Since the Federal Border Police took over flight operations in 1996, Saarbrücken – also known as the flying yellow angels – has been alerted around 35,000 times,corresponding to to around 1,400 missions annually.
“The station in Saarbrücken has made a significant contribution to the more than 1.1 million ADAC air rescue operations to date. With their high level of professionalism and great commitment, the crew made Christoph 16 indispensable as a quick lifesaver from the air,” explained Frédéric Bruder, Managing Director of ADAC Luftrettung. "Air rescue is teamwork", he added.

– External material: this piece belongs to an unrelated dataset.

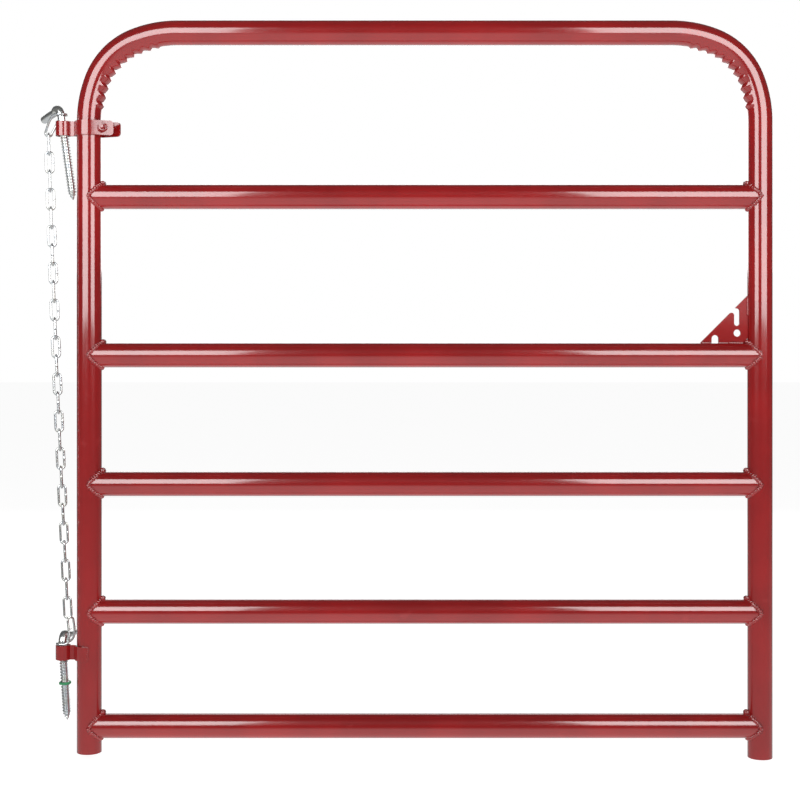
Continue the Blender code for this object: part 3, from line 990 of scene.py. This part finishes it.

Reasons for deployment in Saarland are predominantly cardiovascular emergencies such as heart attacks and cardiac arrhythmias, injuries after leisure, sports, school and traffic accidents as well as neurological emergencies such as a stroke. The ADAC rescue helicopter stationed in Saarbrücken is an Airbus EC135 machine. The great advantages of the helicopter are its operational speed of around 230 km/h and its independence from difficult road or traffic conditions.

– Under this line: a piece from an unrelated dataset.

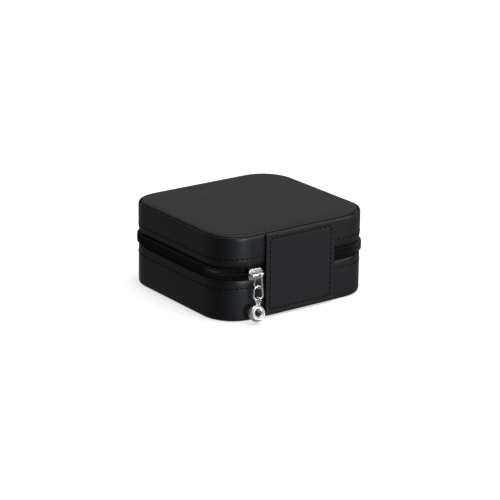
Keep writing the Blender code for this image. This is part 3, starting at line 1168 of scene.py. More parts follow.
@dataclass
class LeatherBands:
    """The leather round the base and the lid, turned in at the zip and grooved under its stitches."""

    plan: CasePlan
    finishes: Finishes
    stitching: Stitching
    thickness: float = 1.0 * MM
    base_pinch: float = 0.35 * MM
    lid_pinch: float = 0.42 * MM
    groove: float = 0.12 * MM
    base_seam: float = 4.75 * MM
    lid_seam: float = 3.95 * MM
    corner_lift: float = 0.55 * MM
    lift_reach: float = 25.0 * MM
    seam_share: float = 0.905
    thread_rise: float = 0.04 * MM

    def turned_edge(self, edge: float, away: float, pinch: float, seam: float) -> list[Point]:
        """The profile from the plain wall, over the seam, to the edge at the zip.

        Args:
            edge: The edge's height.
            away: 1 where the wall lies above the edge, and -1 where it lies below.
            pinch: How far the edge leans in.
            seam: How far from the edge the seam runs.

        Returns:
            Pairs of inset and height.
        """
        steps = (
            (seam + 2.4 * MM, 0.0),
            (seam + 0.7 * MM, 0.02 * MM),
            (seam + 0.28 * MM, self.groove * 0.5),
            (seam, self.groove),
            (seam - 0.28 * MM, self.groove * 0.5),
            (seam - 0.7 * MM, 0.04 * MM),
            (2.1 * MM, 0.08 * MM),
            (1.3 * MM, pinch * 0.45),
            (0.6 * MM, pinch * 0.75),
            (0.2 * MM, pinch),
            (0.0, pinch + 0.22 * MM),
            (0.05 * MM, self.thickness - 0.05 * MM),
            (0.5 * MM, self.thickness),
        )
        return [(inset, edge + away * distance) for distance, inset in steps]

    def base(self) -> bpy.types.Object:
        """The band round the base.

        Returns:
            The band.
        """
        low, high = (corner.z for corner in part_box("base_side_band"))
        foot = (
            (self.thickness, 1.1 * MM),
            (self.thickness, 0.15 * MM),
            (0.80 * MM, 0.0),
            (0.48 * MM, 0.07 * MM),
            (0.22 * MM, 0.32 * MM),
            (0.06 * MM, 0.75 * MM),
            (0.0, 1.4 * MM),
            (0.0, 4.5 * MM),
            (0.0, 8.5 * MM),
            (0.0, 12.5 * MM),
        )
        profile = [(inset, low + rise) for inset, rise in foot]
        profile += self.turned_edge(high, -1.0, self.base_pinch, self.base_seam)
        band = self.plan.sweep("base_band_leather", profile, Ends.JOINED, self.finishes.band)
        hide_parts("base_side_band")
        return self._settle(band, "base")

    def lid(self) -> bpy.types.Object:
        """The band round the lid, whose top edge stands up as a lip round the padded top.

        Returns:
            The band.
        """
        low, high = (corner.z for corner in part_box("lid_side_band"))
        lip = (
            (0.0, 6.5 * MM),
            (0.0, 2.6 * MM),
            (0.02 * MM, 1.3 * MM),
            (0.10 * MM, 0.7 * MM),
            (0.26 * MM, 0.26 * MM),
            (0.50 * MM, 0.04 * MM),
            (0.74 * MM, 0.08 * MM),
            (0.90 * MM, 0.34 * MM),
            (self.thickness, 1.1 * MM),
        )
        profile = list(reversed(self.turned_edge(low, 1.0, self.lid_pinch, self.lid_seam)))
        profile += [(inset, high - drop) for inset, drop in lip]
        band = self.plan.sweep("lid_band_leather", profile, Ends.JOINED, self.finishes.band)
        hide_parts("lid_side_band")
        return self._settle(band, "lid")

    def _settle(self, band: bpy.types.Object, body: str) -> bpy.types.Object:
        """Subdivide a band and put it on its body.

        Args:
            band: The band.
            body: The body.

        Returns:
            The band.
        """
        Bench.finer(band)
        if body == "base":
            self._lift_corners(band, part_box("base_side_band")[1].z - 1.5 * MM, self.corner_lift)
        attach(band, body)
        return band

    def _lift_corners(self, piece: bpy.types.Object, above: float, lift: float) -> None:
        """Draw the base's edge up at the case's corners, as the leather is pulled round them.

        Args:
            piece: The band, or its stitches.
            above: The height over which its corners are taken hold of.
            lift: How far they go up.
        """
        off = self.plan.radius * (1.0 - math.sqrt(0.5))
        x, y = self.plan.half_width - off, self.plan.half_depth - off
        near = 2.5 * MM

        def at_corner(co: Vector) -> bool:
            """Whether a place is at the middle of a corner, over the height."""
            return co.z > above and abs(abs(co.x) - x) < near and abs(abs(co.y) - y) < near

        Bench.move(piece, at_corner, (0.0, 0.0, lift), self.lift_reach)

    def seams(self) -> list[bpy.types.Object]:
        """The rows of stitches along both sides of the zip.

        Returns:
            The two rows.
        """
        rows = []
        places = (
            ("base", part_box("base_side_band")[1].z - self.base_seam, "base_leather"),
            ("lid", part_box("lid_side_band")[0].z + self.lid_seam, "lid_leather"),
        )
        for body, height, slot in places:
            row = self.stitching.round_case(
                f"{body}_seam_stitches",
                self.groove - self.thread_rise,
                height,
                self.plan.patch_start,
                self.plan.patch_end,
            )
            if body == "base":
                self._lift_corners(row, 0.0, self.corner_lift * self.seam_share)
            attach(row, body)
            rows.append(row)
        return rows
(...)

Two pilot changes pending for ‘Christoph 16’
The crew roster of Christoph 16 consists of three pilots from ADAC air rescue, 14 emergency doctors from the Saarbrücken Winterberg Clinic and seven emergency paramedics (TC HEMS) from the DRK Saarland.
Pilot changes are pending for Christoph 16. Station manager Klaus Kacheleck –pilot of ADAC air rescue since 1998, first in Mainz and since 2005 in Saarbrücken – is saying goodbye to a well-deserved retirement. As is Bernd Gnädinger, whohas been with ADAC Luftrettung since 1995, first in Fulda and since the commissioning of Christoph 16 25 years ago in Saarbrücken. Fabrice Léoncini – a pilot with ADAC Luftrettung since 2010 – and Achim Züscher –in the service of ADAC Luftrettung since November 2020 – will take over these tasks as successors. Mirko Schmidt will be in charge of the ward.
The rescue helicopter Christoph 16 has been in use in Saarland since 1978. When the Federal Border Police withdrew from civil air rescue in 1996, the non-profit ADAC Air Rescue took over the station. Especially in rural regions, where there is often a lack of emergency doctors, the rescue helicopter is often the fastest and only way to get the emergency doctor to seriously injured or sick people on time – and to transport them gently to a suitable clinic.